The competition is likely to grow fiercer as economic headwinds reach gale force. Deloitte reported last week that fintech investment decreased to $52.9 billion in H1 2022, down 24% from $69.6 billion in H1 2021. Bank tech vendors in particular suffered, observing a 14% decrease in the first half of 2022 compared to the same period last year.

But Sanchez isn’t concerned — even despite Savana’s relatively small customer base of about 10 client banks and fintechs. Sanchez said that “a number of entities” will go live with Savana between now and the end of 2022, although he wouldn’t say how many — or what to expect on the revenue front. 

Savana’s digital delivery platform is the first and only technology solution to help banks overcome the operational challenges of meeting evolving customer expectations,” Sanchez boldly claimed. “The banking industry is going through incredible transformation. Digital banking is quickly evolving from just being defined by a consumer mobile banking app, to an end-to-end digitally enabled enterprise. Getting all the right pieces in place from the core to the customer is the new imperative for banks aspiring to be digital banking enterprises.”

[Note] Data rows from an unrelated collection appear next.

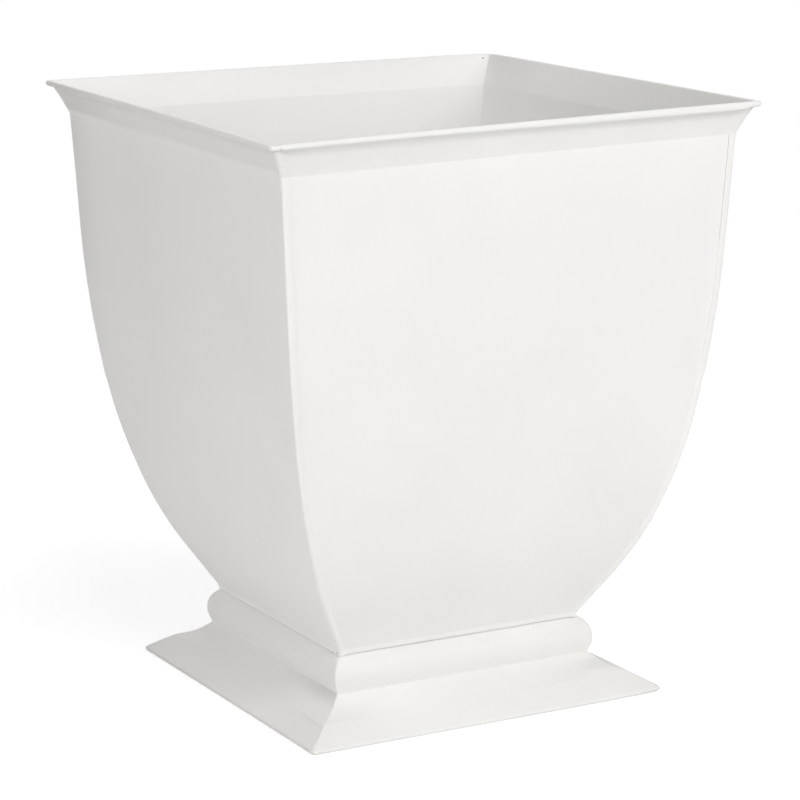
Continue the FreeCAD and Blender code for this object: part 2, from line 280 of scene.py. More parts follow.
# Camera, solved from the photograph's outline
CAMERA_LENS = 140.43
CAMERA_AZIMUTH = math.radians(-28.366)
CAMERA_ELEVATION = math.radians(12.728)
CAMERA_ROLL = math.radians(-0.473)
CAMERA_DISTANCE = 2751.55 * MM
CAMERA_TARGET_RIGHT = 4.815 * MM
CAMERA_TARGET_Z = 249.005 * MM


# Small geometry

def clamped(value, low=0.0, high=1.0):
    return min(max(value, low), high)


def smooth_step(value):
    value = clamped(value)
    return value * value * (3 - 2 * value)


def even_shares(count):
    return [step / count for step in range(count + 1)]


def left_of(travel):
    return Vector((-travel.y, travel.x))


def on_circle(radius, angle):
    return Vector((radius * math.cos(angle), radius * math.sin(angle)))


def circle_points(centre, radius, count):
    return [centre + on_circle(radius, 2 * math.pi * step / count) for step in range(count)]


def bezier(first, control, last, steps):
    """Points of a curve with one control point, its ends included."""
    return [
        first * (1 - part) ** 2 + control * (2 * part * (1 - part)) + last * part ** 2
        for part in even_shares(steps)
    ]


def turn_at(before, corner, after):
    inward = (corner - before).normalized()
    onward = (after - corner).normalized()
    cross = inward.x * onward.y - inward.y * onward.x
    return math.atan2(cross, inward.dot(onward))


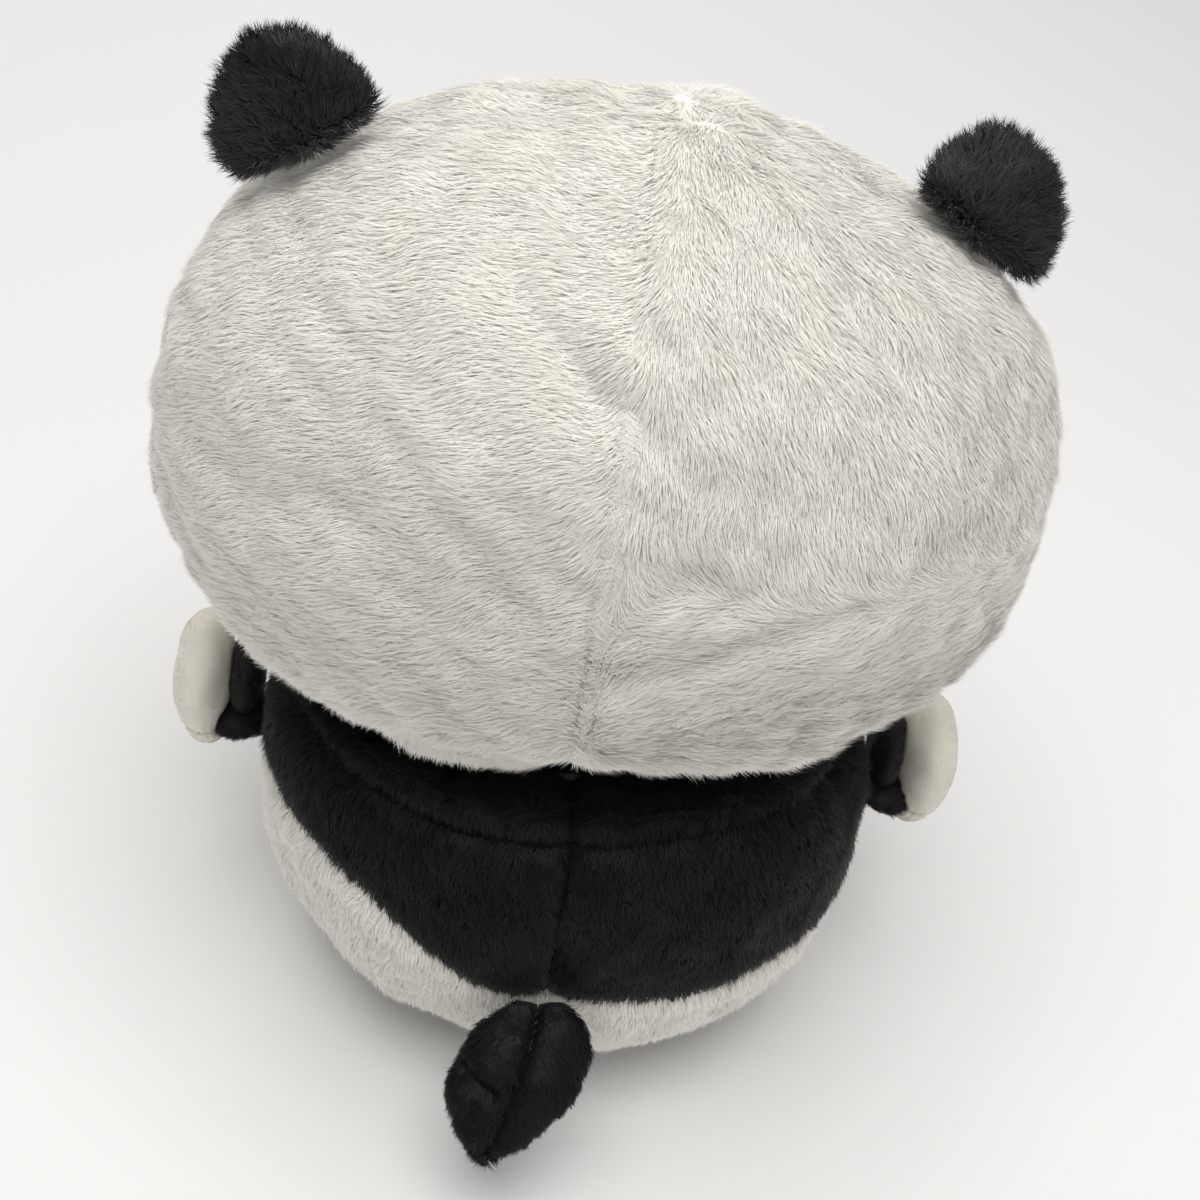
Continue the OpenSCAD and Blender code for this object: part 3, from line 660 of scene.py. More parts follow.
def eye_patch(side, name):
    lower, upper = laid((side * (EYE_AT[0] + 4.0), EYE_AT[1] - 5.0), PATCH, side * PATCH_LEAN,
                        lambda r: 0.3 + 0 * r, lambda r: 0.5 + 1.2 * np.sqrt(np.maximum(1.0 - r**4, 0.0)))
    laid_piece(name, DARK_VELBOA, lower, upper)
    n = facing(grid_normals(upper), FRONT)
    roots, rn = Skin(upper, n).roots(strands(9000), 141 + side)
    comb = way(roots[:, 0], 0.3 * side, 0.0, -1.0)
    pile(name + "_pile", "head", "dark_plush", DARK_PILE, roots, rn, comb, 2.4, width=0.28, clump_size=5.0,
         seed=341 + side, sink=0.4, at=from_head)


def muzzle_panel():
    def bump(r):
        return MUZZLE_H * np.sqrt(np.maximum(1.0 - r * r, 0.0))

    lower, upper = laid(MUZZLE_AT, MUZZLE, 0.0, lambda r: 0.4 + np.maximum(bump(r) - 2.0, 0.0),
                        lambda r: 1.2 + bump(r), 90, 90)
    philtrum = 1.3 * gauss(upper[..., 0], 2.2) * smooth(-upper[..., 2], 20.0, 26.0)
    upper = upper - FRONT * (philtrum + 0.3 * (1.0 + lumps_small(upper)))[..., None]
    laid_piece("muzzle_panel", CREAM, lower, upper)
    n = facing(grid_normals(upper), FRONT)
    roots, rn = Skin(upper, n).roots(strands(12000), 151)
    comb = way(roots[:, 0], roots[:, 0] * 0.05, 0.0, -0.7)
    pile("muzzle_panel_nap", "head", "cream_velboa", CREAM_NAP, roots, rn, comb, 1.5, width=0.24, clump=0.2,
         clump_size=5.0, seed=351, sink=0.5, at=from_head)


face_panel()
for side, word in SIDES:
    eye_patch(side, f"eye_patch_{word}")
muzzle_panel()


# ---- the ears ----

EAR, EAR_ROOT, EAR_ANGLE, EAR_BACK = np.array([21.5, 6.5, 26.0]), 4.5, 41.0, 12.0
EAR_LIFT, EAR_LEAN = 6.7, {1: 9.0, -1: 35.0}
ear_way = np.array([[math.sin(rad(EAR_ANGLE)), 0.0, math.cos(rad(EAR_ANGLE))]])
ear_point, ear_normal = (v[0] for v in egg(HEAD, HEAD[2], ROUND, ear_way))
EAR_SLOPE = math.degrees(math.atan2(ear_normal[0], ear_normal[2]))
ear_point = ear_point + np.array([0.0, EAR_BACK, 0.0])


def from_ear(q, point=True, side=1):
    q = turn_x(q, EAR_LEAN[side])
    q = turn_y(q + (EAR_LIFT * UP if point else 0.0), side * EAR_SLOPE)
    return from_head(q + ear_point * np.array([side, 1.0, 1.0]) if point else q, point)


def ear(side, face, name, body):
    """One panel of an ear; face is -1 for the front panel and 1 for the back one."""
    d = cap_dirs(*square(44, 44), 88.5)
    q, n = egg(EAR - 1.8, EAR_ROOT - 1.0, ROUND, np.stack([d[..., 0], face * d[..., 2], -face * d[..., 1]], -1))
    q, n = relief(q, n, lambda v: 0.5 * lumps_small(v + side * 40.0))
    at = partial(from_ear, side=side)
    o = shell(f"{name}_skin", q, n, 1.2, DARK_BACKING, at=at)
    place(o, body, [name])
    roots, rn = Skin(q, n).roots(strands(9000), 160 + side + 3 * face)
    x = roots[:, 0]
    comb = way(x, x * 0.045, -0.1 * face, 0.9)
    pile(f"{name}_pile", body, "dark_plush", EAR_PILE, roots, rn, comb, 6.2, lean=(30.0, 62.0), clump=1.0,
         clump_size=6.0, mess=0.34, seed=360 + side + 3 * face, stiff=1.5, flat=0.75, at=at)


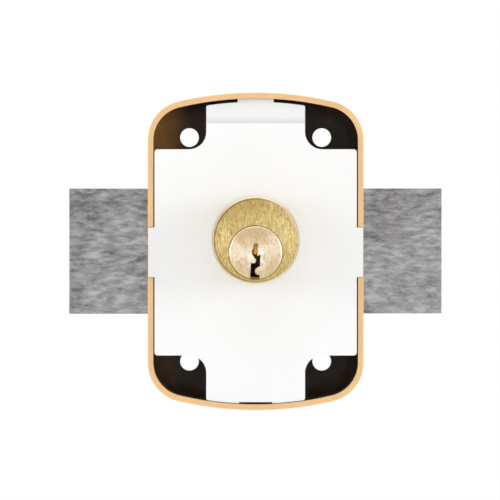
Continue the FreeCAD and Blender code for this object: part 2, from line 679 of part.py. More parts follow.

Regardless of the strength of Savana’s platform, it’ll have to contend like any vendor with the challenges that banks face in implementing new technologies. According to a study by the Monetary Authority of Singapore, it takes six to eight months for a bank to research, vet and develop a prototype with a fintech. One of the biggest obstacles holding banks back is the upfront investment in technology — Forbes reports that it can amount to 10% of a bank’s annual expenditure.

Savana
Resolving chargebacks and other disputes through the Savana platform. Image Credits: Savana

Sanchez argues that Savana has an advantage in its experience building digital systems for banks and financial institutions. For instance, Mike Wolfel, the company’s president and CTO, formerly led the design of process automation systems across mortgage origination and serving, corporate administration and finance as a consultant.

Many of Savana’s competitors have experts in finance among their ranks, too. But — broadly speaking — there might be something to Sanchez’s point. One poll of financial services executives found 70% believe a lack of skills or insufficient training remains the biggest barrier to a new digital initiative within their organization. In other words, outsourcing remains appealing.

“According to the Digital-First Banking Tracker, nearly 50% of today’s consumers prefer digital-only banking,” Sanchez said. “It will be essential for banks to upgrade their technology infrastructure to meet … evolving expectations. Ensuring a frictionless customer experience will be the difference between the banks that thrive and those that do not survive.”

To date, Savana has raised $54.2 million in capital. (The company previously closed a seed round in April 2010 and a small venture round in February 2020; the Series A is its first round since the latter.) Its headcount stands at 200, which Sanchez expects will grow to nearly 400 people by the end of the year.